_Brief:_ Write down each entry again, exactly as it reads.

_Input:_
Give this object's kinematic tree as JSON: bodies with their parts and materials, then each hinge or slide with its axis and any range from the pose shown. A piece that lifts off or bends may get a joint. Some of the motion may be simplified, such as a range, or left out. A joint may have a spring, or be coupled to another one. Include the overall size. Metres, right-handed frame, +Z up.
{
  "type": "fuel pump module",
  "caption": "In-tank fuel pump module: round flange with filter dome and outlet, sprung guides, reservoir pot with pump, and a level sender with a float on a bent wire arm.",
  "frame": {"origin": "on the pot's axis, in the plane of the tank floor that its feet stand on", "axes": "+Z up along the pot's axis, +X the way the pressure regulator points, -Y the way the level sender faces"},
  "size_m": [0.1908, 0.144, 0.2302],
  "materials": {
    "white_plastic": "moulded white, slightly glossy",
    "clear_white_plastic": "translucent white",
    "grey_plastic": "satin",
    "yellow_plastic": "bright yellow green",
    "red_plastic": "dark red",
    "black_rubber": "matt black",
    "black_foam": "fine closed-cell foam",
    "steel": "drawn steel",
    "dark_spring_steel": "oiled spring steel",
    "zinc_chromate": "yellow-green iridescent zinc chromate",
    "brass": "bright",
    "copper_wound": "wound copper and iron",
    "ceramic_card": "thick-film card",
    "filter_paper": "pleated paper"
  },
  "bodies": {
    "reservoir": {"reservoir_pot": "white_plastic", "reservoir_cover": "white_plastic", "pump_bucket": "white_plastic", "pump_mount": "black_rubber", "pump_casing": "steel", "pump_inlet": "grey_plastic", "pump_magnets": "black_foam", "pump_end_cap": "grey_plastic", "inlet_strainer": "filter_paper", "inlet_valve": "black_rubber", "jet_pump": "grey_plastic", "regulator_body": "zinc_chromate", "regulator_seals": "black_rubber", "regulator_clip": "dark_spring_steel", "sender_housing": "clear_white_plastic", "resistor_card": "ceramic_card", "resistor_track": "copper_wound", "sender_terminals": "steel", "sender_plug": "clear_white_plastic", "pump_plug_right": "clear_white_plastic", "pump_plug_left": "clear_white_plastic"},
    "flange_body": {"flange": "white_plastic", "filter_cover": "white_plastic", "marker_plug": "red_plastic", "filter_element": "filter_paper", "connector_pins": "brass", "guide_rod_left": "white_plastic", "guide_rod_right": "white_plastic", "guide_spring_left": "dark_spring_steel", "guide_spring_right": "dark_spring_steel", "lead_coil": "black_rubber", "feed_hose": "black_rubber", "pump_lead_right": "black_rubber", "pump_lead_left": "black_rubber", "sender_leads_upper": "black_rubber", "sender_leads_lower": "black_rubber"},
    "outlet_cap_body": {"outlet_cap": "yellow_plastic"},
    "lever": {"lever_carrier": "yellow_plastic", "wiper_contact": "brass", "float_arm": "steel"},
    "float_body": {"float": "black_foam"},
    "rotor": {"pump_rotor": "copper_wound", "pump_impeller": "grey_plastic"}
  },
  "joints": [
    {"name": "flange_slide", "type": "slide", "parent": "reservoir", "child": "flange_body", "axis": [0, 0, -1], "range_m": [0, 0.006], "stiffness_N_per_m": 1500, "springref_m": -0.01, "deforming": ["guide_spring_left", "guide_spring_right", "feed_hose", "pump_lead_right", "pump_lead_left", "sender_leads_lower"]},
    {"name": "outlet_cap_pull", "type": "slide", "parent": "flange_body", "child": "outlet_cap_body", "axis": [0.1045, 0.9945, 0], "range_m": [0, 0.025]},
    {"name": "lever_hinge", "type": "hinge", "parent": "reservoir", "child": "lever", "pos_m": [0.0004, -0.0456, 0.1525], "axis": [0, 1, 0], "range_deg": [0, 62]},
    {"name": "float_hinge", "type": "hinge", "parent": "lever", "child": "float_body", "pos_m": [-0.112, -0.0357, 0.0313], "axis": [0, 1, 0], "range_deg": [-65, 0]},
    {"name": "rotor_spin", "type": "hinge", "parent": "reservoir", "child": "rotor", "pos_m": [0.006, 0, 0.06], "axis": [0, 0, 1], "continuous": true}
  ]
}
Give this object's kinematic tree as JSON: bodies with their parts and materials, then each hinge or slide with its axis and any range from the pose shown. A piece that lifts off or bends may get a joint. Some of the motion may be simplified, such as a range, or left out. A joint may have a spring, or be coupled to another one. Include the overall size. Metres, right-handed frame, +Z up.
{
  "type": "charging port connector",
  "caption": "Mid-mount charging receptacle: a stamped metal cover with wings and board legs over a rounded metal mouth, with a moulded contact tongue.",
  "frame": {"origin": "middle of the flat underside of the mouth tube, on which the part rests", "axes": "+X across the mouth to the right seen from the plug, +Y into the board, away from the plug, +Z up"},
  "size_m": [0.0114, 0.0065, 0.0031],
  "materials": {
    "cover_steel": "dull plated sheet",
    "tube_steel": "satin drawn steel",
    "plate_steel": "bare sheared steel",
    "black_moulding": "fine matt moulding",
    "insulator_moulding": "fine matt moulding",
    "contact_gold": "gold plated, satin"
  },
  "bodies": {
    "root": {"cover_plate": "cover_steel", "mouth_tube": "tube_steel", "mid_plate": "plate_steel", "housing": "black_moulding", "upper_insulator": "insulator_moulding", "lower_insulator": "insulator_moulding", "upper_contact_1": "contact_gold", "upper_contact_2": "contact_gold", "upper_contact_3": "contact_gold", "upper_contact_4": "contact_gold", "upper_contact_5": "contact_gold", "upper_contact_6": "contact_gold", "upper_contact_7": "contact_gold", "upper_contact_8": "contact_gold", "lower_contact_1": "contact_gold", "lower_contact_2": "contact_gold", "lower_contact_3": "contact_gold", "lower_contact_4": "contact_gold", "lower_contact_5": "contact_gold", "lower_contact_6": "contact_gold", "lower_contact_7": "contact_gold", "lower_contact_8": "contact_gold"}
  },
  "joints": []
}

_Solution to this exercise:_
Give this object's kinematic tree as JSON: bodies with their parts and materials, then each hinge or slide with its axis and any range from the pose shown. A piece that lifts off or bends may get a joint. Some of the motion may be simplified, such as a range, or left out. A joint may have a spring, or be coupled to another one. Include the overall size. Metres, right-handed frame, +Z up.
{
  "type": "fuel pump module",
  "caption": "In-tank fuel pump module: round flange with filter dome and outlet, sprung guides, reservoir pot with pump, and a level sender with a float on a bent wire arm.",
  "frame": {"origin": "on the pot's axis, in the plane of the tank floor that its feet stand on", "axes": "+Z up along the pot's axis, +X the way the pressure regulator points, -Y the way the level sender faces"},
  "size_m": [0.1908, 0.144, 0.2302],
  "materials": {
    "white_plastic": "moulded white, slightly glossy",
    "clear_white_plastic": "translucent white",
    "grey_plastic": "satin",
    "yellow_plastic": "bright yellow green",
    "red_plastic": "dark red",
    "black_rubber": "matt black",
    "black_foam": "fine closed-cell foam",
    "steel": "drawn steel",
    "dark_spring_steel": "oiled spring steel",
    "zinc_chromate": "yellow-green iridescent zinc chromate",
    "brass": "bright",
    "copper_wound": "wound copper and iron",
    "ceramic_card": "thick-film card",
    "filter_paper": "pleated paper"
  },
  "bodies": {
    "reservoir": {"reservoir_pot": "white_plastic", "reservoir_cover": "white_plastic", "pump_bucket": "white_plastic", "pump_mount": "black_rubber", "pump_casing": "steel", "pump_inlet": "grey_plastic", "pump_magnets": "black_foam", "pump_end_cap": "grey_plastic", "inlet_strainer": "filter_paper", "inlet_valve": "black_rubber", "jet_pump": "grey_plastic", "regulator_body": "zinc_chromate", "regulator_seals": "black_rubber", "regulator_clip": "dark_spring_steel", "sender_housing": "clear_white_plastic", "resistor_card": "ceramic_card", "resistor_track": "copper_wound", "sender_terminals": "steel", "sender_plug": "clear_white_plastic", "pump_plug_right": "clear_white_plastic", "pump_plug_left": "clear_white_plastic"},
    "flange_body": {"flange": "white_plastic", "filter_cover": "white_plastic", "marker_plug": "red_plastic", "filter_element": "filter_paper", "connector_pins": "brass", "guide_rod_left": "white_plastic", "guide_rod_right": "white_plastic", "guide_spring_left": "dark_spring_steel", "guide_spring_right": "dark_spring_steel", "lead_coil": "black_rubber", "feed_hose": "black_rubber", "pump_lead_right": "black_rubber", "pump_lead_left": "black_rubber", "sender_leads_upper": "black_rubber", "sender_leads_lower": "black_rubber"},
    "outlet_cap_body": {"outlet_cap": "yellow_plastic"},
    "lever": {"lever_carrier": "yellow_plastic", "wiper_contact": "brass", "float_arm": "steel"},
    "float_body": {"float": "black_foam"},
    "rotor": {"pump_rotor": "copper_wound", "pump_impeller": "grey_plastic"}
  },
  "joints": [
    {"name": "flange_slide", "type": "slide", "parent": "reservoir", "child": "flange_body", "axis": [0, 0, -1], "range_m": [0, 0.006], "stiffness_N_per_m": 1500, "springref_m": -0.01, "deforming": ["guide_spring_left", "guide_spring_right", "feed_hose", "pump_lead_right", "pump_lead_left", "sender_leads_lower"]},
    {"name": "outlet_cap_pull", "type": "slide", "parent": "flange_body", "child": "outlet_cap_body", "axis": [0.1045, 0.9945, 0], "range_m": [0, 0.025]},
    {"name": "lever_hinge", "type": "hinge", "parent": "reservoir", "child": "lever", "pos_m": [0.0004, -0.0456, 0.1525], "axis": [0, 1, 0], "range_deg": [0, 62]},
    {"name": "float_hinge", "type": "hinge", "parent": "lever", "child": "float_body", "pos_m": [-0.112, -0.0357, 0.0313], "axis": [0, 1, 0], "range_deg": [-65, 0]},
    {"name": "rotor_spin", "type": "hinge", "parent": "reservoir", "child": "rotor", "pos_m": [0.006, 0, 0.06], "axis": [0, 0, 1], "continuous": true}
  ]
}
Give this object's kinematic tree as JSON: bodies with their parts and materials, then each hinge or slide with its axis and any range from the pose shown. A piece that lifts off or bends may get a joint. Some of the motion may be simplified, such as a range, or left out. A joint may have a spring, or be coupled to another one. Include the overall size. Metres, right-handed frame, +Z up.
{
  "type": "charging port connector",
  "caption": "Mid-mount charging receptacle: a stamped metal cover with wings and board legs over a rounded metal mouth, with a moulded contact tongue.",
  "frame": {"origin": "middle of the flat underside of the mouth tube, on which the part rests", "axes": "+X across the mouth to the right seen from the plug, +Y into the board, away from the plug, +Z up"},
  "size_m": [0.0114, 0.0065, 0.0031],
  "materials": {
    "cover_steel": "dull plated sheet",
    "tube_steel": "satin drawn steel",
    "plate_steel": "bare sheared steel",
    "black_moulding": "fine matt moulding",
    "insulator_moulding": "fine matt moulding",
    "contact_gold": "gold plated, satin"
  },
  "bodies": {
    "root": {"cover_plate": "cover_steel", "mouth_tube": "tube_steel", "mid_plate": "plate_steel", "housing": "black_moulding", "upper_insulator": "insulator_moulding", "lower_insulator": "insulator_moulding", "upper_contact_1": "contact_gold", "upper_contact_2": "contact_gold", "upper_contact_3": "contact_gold", "upper_contact_4": "contact_gold", "upper_contact_5": "contact_gold", "upper_contact_6": "contact_gold", "upper_contact_7": "contact_gold", "upper_contact_8": "contact_gold", "lower_contact_1": "contact_gold", "lower_contact_2": "contact_gold", "lower_contact_3": "contact_gold", "lower_contact_4": "contact_gold", "lower_contact_5": "contact_gold", "lower_contact_6": "contact_gold", "lower_contact_7": "contact_gold", "lower_contact_8": "contact_gold"}
  },
  "joints": []
}